Di chi fosse quella gente non importava tanto, nemmeno la si notava, i pochi a scorgerla tiravano su i finestrini anche se fosse agosto: le facce di quelli in coda erano di un altrove che un mare del sud aveva scaricato a Milano, magari da un altro pianeta. C’erano i migranti, un po’ di clochard. Ora le foto delle file, davanti al Pane Quotidiano per il pacco alimentare, montano le pagine dei giornali, si lasciano cliccare sui siti online. Adesso lo sanno tutti che la fila è fatta di affamati. I finestrini, anche se è dicembre, vanno giù, per vedere meglio, quasi per sentire l’odore della povertà che proviene dalla fila. Tutto ha una sua dignità, ogni gesto umano, dipende da come lo si porge. Anche nel chiedere, nell’accettare c’è nobiltà, se ci si rivolge o si acconsente con la risolutezza del non dovere nulla in cambio se non la riconoscenza.

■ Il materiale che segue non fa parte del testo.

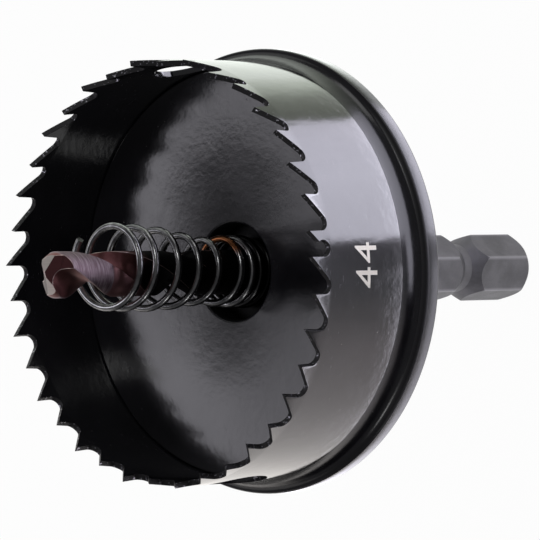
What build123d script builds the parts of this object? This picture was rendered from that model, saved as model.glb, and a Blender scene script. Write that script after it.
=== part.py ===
from build123d import *
import os
from math import acos, asin, atan2, ceil, cos, degrees, hypot, radians, sin, sqrt, tan

# Hole saw: a toothed band on a back plate, a one-piece hex arbor, a pilot drill and an ejecting spring.
# Millimetres and degrees. The origin is the centre of the shank's end face and +Z runs along the axis
# to the teeth. The tool cuts turning right-handed about +Z, so every cutting face looks that way.

# ---------------------------------------------------------------- driving dimensions

# tooth band
cutting_diameter = 44.45        # over the teeth that are set outwards, 1 3/4 in
band_wall = 0.6                 # thickness of the rolled strip
band_depth = 11.5               # plate's inner face to the tooth tips
tooth_set = 0.225               # how far a tip leans out of, or into, the wall
tooth_pitch = 3.765             # tip to tip along the outside of the wall
tooth_depth = 2.5               # tip to gullet bottom
gullet_radius = 0.85
gullet_flats = 2                # steps in which a gullet turns from its cutting face to its floor
seam_angle = -85.7              # direction of the last tip before the band's welded seam
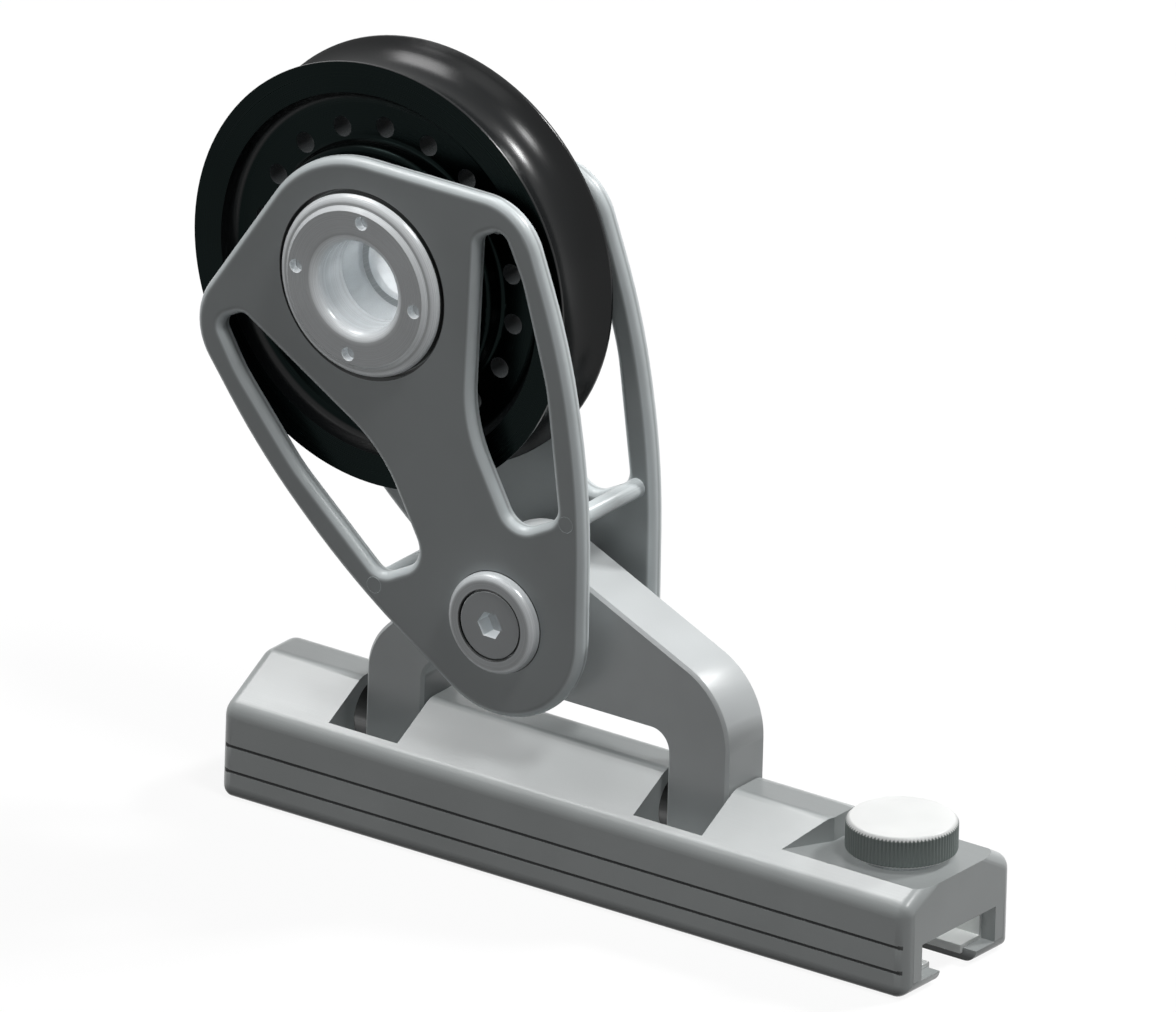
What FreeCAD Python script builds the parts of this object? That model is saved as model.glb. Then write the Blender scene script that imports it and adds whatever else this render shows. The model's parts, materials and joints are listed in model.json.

La fila in viale Toscana, insieme all’altro, comprende un mondo nostrano che molti vorrebbero venisse anch’esso da un pianeta lontano. Invece gli occhi di chi passa incrociano nella fila sguardi familiari: sembrano quelli di un qualunque vicino, di un amico con cui i contatti si sono persi da un po’. I migranti, i soliti clochard, e sempre più gente come chi ancora monta su una macchina per passare sul viale, gente che qualche tempo fa passava distratta, teneva il finestrino su. Eravamo noi anche prima, in quella fila, ma non ci riconoscevamo, perché avevamo volti più scuri, pelle cotta dal sole, vestiti laceri. È cambiato che ora ci riconosciamo facilmente, negli abiti che sono esattamente come i nostri, nei visi perfettamente identici ai nostri. Non ci distraiamo più. Siamo talmente concentrati che se qualcuno non ci suona da dietro, restiamo inchiodati all’asfalto anche col verde.
È una fila che c’è da anni, che ogni anno nuovo si ingrossa, che il covid19 sta allungando a dismisura, così, fra qualche mese si dovrà impegnare pure il marciapiede che arriva dall’altro viale, Tibaldi. Così fra qualche mese saranno più i nostri degli altri, che magari riusciremo a sentire anch’essi nostri ché il bisogno è la colla sociale più forte, il più grande demolitore di muri. Sul viale Toscana si dipana un’umanità che è un atto d’accusa, la prova di un meccanismo sociale rotto, che si occulta da anni: un ruscello che è diventato fiume e che adesso svanisce nel letto carsico di una pandemia che dopo i vaccini mostrerà un disastro a cui non siamo preparati. L’ascensore sociale è caduto fragorosamente giù dall’ultimo piano e si sono aperte infinite porte girevoli fra la sussistenza e la povertà. Ne nascerà un dramma che colpirà forte, sarà l’ultima ondata dell’infezione.